Est arrivée par la suite l’impression 3D, ou prototypage par addition de matière. Le principe est le même que pour une imprimante papier, mais la grande différence réside dans l’ajout du troisième axe et l’encre est remplacée par une résine qui se solidifie avec le contact de la lumière. Les premiers prototypes d’imprimantes 3D datent des années 80, mais se sont réellement démocratisés au cours de la dernière décennie. Jusqu’à la fin des années 2000, le principal obstacle de l’utilisation d’imprimantes 3D était le prix. La machine elle-même coûtait cher, mais également les résines nécessaires à la fabrication de modèles.
Les avantages de l’impression 3D sont nombreux :
- Cette technologie permet la réalisation de formes très complexes, impossibles à fabriquer avec les méthodes dites classiques de fabrication.
- Comme c’est également le cas pour le prototypage rapide, aucune étape intermédiaire n’est nécessaire entre le modèle numérique et physique, comme la fabrication d’un moule.
- Cette méthode a l’avantage de ne produire à peu près aucun déchet.
On pourrait croire que le processus de conception est linéaire, du sketch d’idéation jusqu’à l’obtention d’une maquette physique, laquelle serait l’équivalent non fonctionnel de l’objet de production final.
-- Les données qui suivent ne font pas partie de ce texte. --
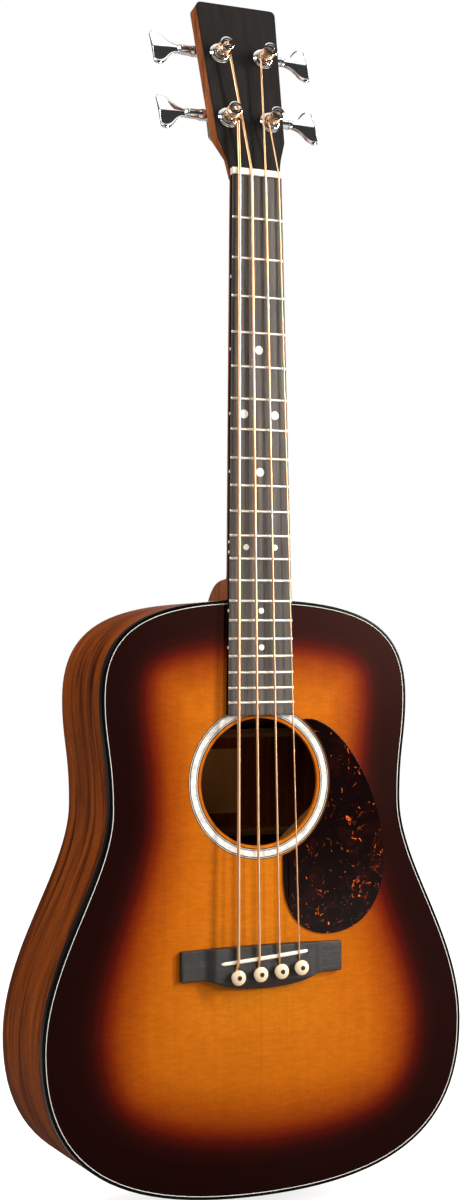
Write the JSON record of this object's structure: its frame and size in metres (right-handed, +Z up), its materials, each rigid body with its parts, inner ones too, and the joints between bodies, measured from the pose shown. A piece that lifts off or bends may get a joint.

Sans être utopique, ce scénario ne représente pas la réalité de la grande majorité des projets. Un designer peut, par exemple, prendre en photo ou même scanner en trois dimensions la maquette d’un produit afin de le retravailler numériquement. De façon générale, plus il y aura d’itérations avant d’en arriver à un produit fini, plus le produit sera résolu et répondra efficacement à la tâche qu’il lui est destiné.